The Btrfs nodatacow mode does disable checksumming, but it does not disable snapshots.

When you snapshot or create a clone of a nodatacow file, COW is enforced for the first write of each block after the snapshot, and then things go back to the regular nodatacow mode.

NLUUG: The bright future of Linux filesystems

Posted May 14, 2009 10:20 UTC (Thu) by nix (subscriber, #2304) [Link]

nilfs and pohmelfs look seriously neat. I have two concerns though:

- nilfs is log-structured, which tends to be nearly pessimal for performance on rotating storage, as you rarely access files in exactly the same order as they were written. This problem is severe enough that it has torpedoed most log-structured filesystems in the past. How does nilfs avoid it?

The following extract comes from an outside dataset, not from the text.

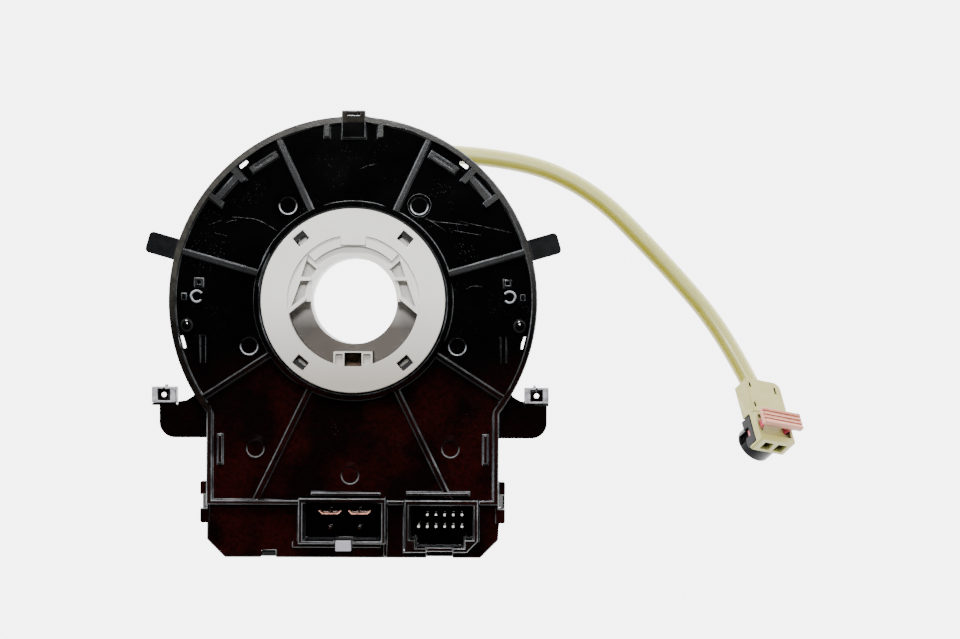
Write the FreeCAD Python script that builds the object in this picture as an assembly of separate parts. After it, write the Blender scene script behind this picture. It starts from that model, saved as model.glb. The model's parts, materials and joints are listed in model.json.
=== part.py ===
import FreeCAD, Part
import math
import os

os.makedirs("parts", exist_ok=True)

# Steering clock spring: the rotary connector between steering wheel and column.
# Millimetres. The turning axis is Z. The wheel side rests on Z = 0 and the column
# side, with its two sockets, faces up. +Y points away from the sockets.

Vec = FreeCAD.Vector
ORIGIN = Vec(0, 0, 0)
UP = Vec(0, 0, 1)

# Clearances
running_gap = 0.4       # between turning and standing walls, measured radially
axial_gap = 0.3         # between turning and standing faces, measured along Z
seat_gap = 0.15         # between curved walls of pieces that sit together

# Rear cover: the big black cap with the rim
cover_radius = 53.0
rim_wall = 1.7
side_wall = 1.6
plate_wall = 2.0
rim_height = 3.3        # rim above the plate
skirt_depth = 9.5       # skirt below the plate's upper face
skirt_gap = 1.5         # open slit between skirt and case wall
rib_width = 1.3
rib_height = 2.4
pocket_width = 1.8      # narrow pockets and slits beside the rim
pocket_length = 7.9
side_slot_width = 3.7
collar_wall = 1.3
collar_height = 3.8
collar_gap = 0.8        # between hub flange and collar

# Lower tongue of the cover, which houses the two sockets
tongue_half_width = 42.0
tongue_reach = 21.0     # lower edge beyond the round cover
tongue_chamfer = 5.2

# Ears, arms and hooks on the edge of the cover
ear_reach = 8.6
ear_width = 6.2
arm_start = -24.0       # upper corner of the arms
arm_tip = 13.9          # tip of each arm beyond its root
clip_width = 7.0        # sheet clips on the arms
clip_depth = 4.5
clip_height = 7.8
clip_wall = 1.75        # two folded layers at the sides
clip_fold = 0.6
clip_foot = 0.8         # lower edge of the boss below the clip
left_clip_tip = 2.2     # outer side of the clip beyond the arm's tip
right_clip_tip = 0.5
screw_radius = 0.7
tab_width = 6.9
tab_proud = 1.7         # top hook beyond the cover's edge
loop_length = 12.0
loop_proud = 1.9
slot_angle = 129.0
side_slot_angle = 193.8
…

- pohmelfs looked seriously neat as an NFS replacement (the performance figures are very impressive), but recent developments appear to be pushing it towards serving data from a memcached-like key->value store. This is very far from the NFS model ('a server with lots of stuff on it, we want to export that stuff without changing it on the server', so making a new local filesystem is out). I get the impression from Evgeniy's blog that the intent may be to allow pluggable backends, so that pohmelfs can serve its data *either* from a local fs or from a key->value store, but I have no idea if this is actually true (yet).

I guess I should damn well try it out and set up some pohmelfs-using systems myself. Anything that can outdo NFS (and is Unixlike: sorry, SMB) I'm in favour of.

NLUUG: The bright future of Linux filesystems

Posted May 27, 2009 5:53 UTC (Wed) by shehjart (guest, #58602) [Link]

Consider it a plug, but LWN did a short story on our clustered file system a few weeks back. It'd be worth investigating for your needs if you're looking for a NFS replacement.

Heres a link:
"GlusterFS 2.0 released"
http://lwn.net/Articles/333397/

NLUUG: The bright future of Linux filesystems

Posted May 14, 2009 14:29 UTC (Thu) by job (guest, #670) [Link]

LogFS and NILFS are two new structured filesystems. It would be interesting to read a comparison of the two. POHMELFS and CRFS also have similarities and an overview of both is here.